Subsequently, the applicant requested that this decision be declared null and void. His requests were unsuccessful. Ultimately, by a judgment of 7 February 2006 the Regional Administrative Court dismissed his appeal. This judgment, with its written grounds, was served on the applicant on 7 March 2006.
On 14 March 2006 the applicant was granted, by a decision of an official of the court’s registry, legal aid for the purposes of lodging a cassation appeal with the Supreme Administrative Court.
On 5 May 2006 the registry of that court sent a letter to the local Bar Association requesting it to assign a legal-aid lawyer to the case. On 12 May 2006 the Warsaw Bar informed Mr M.J. that he had been assigned to the case. The written grounds for the judgment were served on him shortly afterwards.
On 27 May 2006 the applicant gave the lawyer documents concerning the case.
By a letter of 9 August 2006 the lawyer informed the applicant that he saw no grounds on which to prepare a cassation appeal in his case and to prepare a request to the court for retrospective leave to lodge the cassation appeal out of time.
In reply to the applicant’s letter of 28 August 2006, on 8 September 2006 Mr M.J. reiterated his position and explained in a detailed manner the legal context of the case and the reasons for which he was of the view that a cassation appeal offered no prospects of success.
On 15 September 2006 the applicant again requested him to prepare a cassation appeal. In reply, on 22 September 2006 M.J. again refused to represent the applicant for the purposes of the cassation appeal.
On 16 November 2006 the applicant complained to the Warsaw Bar about the lawyer’s refusal, arguing that since he had been granted legal aid by a decision of the court, the lawyer should be obliged to pursue the case in compliance with his client’s wish. By a letter of 2 February 2007 the Warsaw Regional Bar informed the applicant that his complaint was unfounded.
In a letter to the Regional Warsaw Bar of 5 February 2007 the applicant expressed the view that the lawyer’s refusal to represent him for the purposes of a cassation appeal amounted to a serious breach of the obligations of a legal aid lawyer. There was no reply to this letter.
COMPLAINTS
The applicant complained under Article 6 § 1 of the Convention that the proceedings in his case had been unfair in that he had been denied an effective access to a court since the legal-aid lawyer had refused to prepare a cassation complaint to the Supreme Administrative Court.
He further complained, invoking Article 1 of Protocol No. 1 to the Convention, that the decisions given in the case had been in breach of his right to the peaceful enjoyment of his possessions.
THE LAW
On 19 December 2008 the Court received the following declaration from the Government:
“I declare that the Government of Poland offer to pay 2,000 (two thousand) euros to Mr Tomasz Hanus with a view to securing a friendly settlement of the above-mentioned case pending before the European Court of Human Rights.

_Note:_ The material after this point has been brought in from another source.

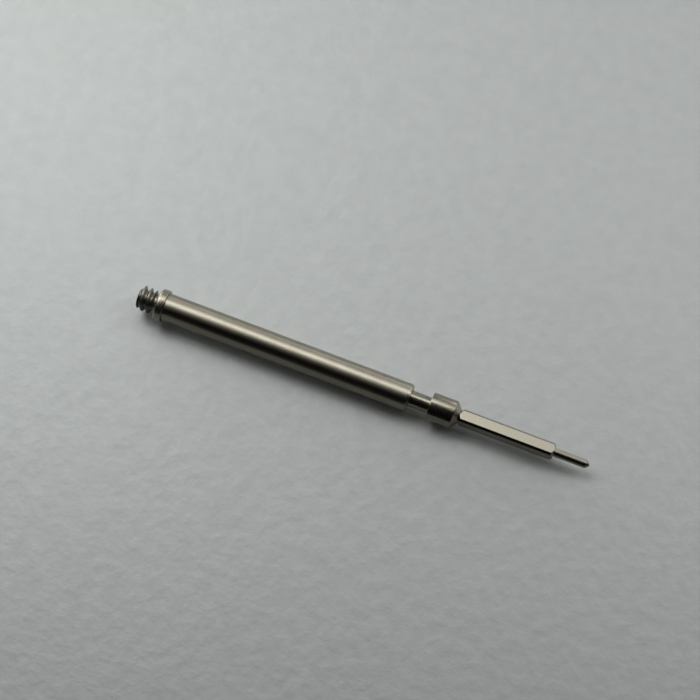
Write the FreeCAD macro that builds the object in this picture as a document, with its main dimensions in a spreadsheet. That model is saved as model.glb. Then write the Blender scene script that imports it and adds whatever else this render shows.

This sum, which is to cover any pecuniary and non-pecuniary damage as well as costs and expenses, will be converted into Polish zlotys at the rate applicable on the date of payment, and will be free of any taxes that may be applicable. It will be payable within three months from the date of notification of the decision taken by the Court pursuant to Article 37 § 1 of the European Convention on Human Rights. In the event of failure to pay this sum within the said three-month period, the Government undertake to pay simple interest on it, from expiry of that period until settlement, at a rate equal to the marginal lending rate of the European Central Bank during the default period plus three percentage points. The payment will constitute the final resolution of the case.”
On 17 December 2008 the Court received the following declaration signed by the applicant:
“I, Tomasz Hanus, note that the Government of Poland are prepared to pay me the sum of 2,000 (two thousand) euros with a view to securing a friendly settlement of the above-mentioned case pending before the European Court of Human Rights.
This sum, which is to cover any pecuniary and non-pecuniary damage as well as costs and expenses, will be converted into Polish zlotys at the rate applicable on the date of payment, and will be free of any taxes that may be applicable. It will be payable within three months from the date of notification of the decision taken by the Court pursuant to Article 37 § 1 of the European Convention on Human Rights. From the expiry of the above-mentioned three months until settlement simple interest shall be payable on the above amount at a rate equal to the marginal lending rate of the European Central Bank during the default period plus three percentage points.”
The Court takes note of the friendly settlement reached between the parties. It is satisfied that the settlement is based on respect for human rights as defined in the Convention and its Protocols and finds no reasons to justify a continued examination of the application (Article 37 § 1 in fine of the Convention). In view of the above, it is appropriate to strike the case out of the list.
For these reasons, the Court unanimously
Decides to strike the application out of its list of cases.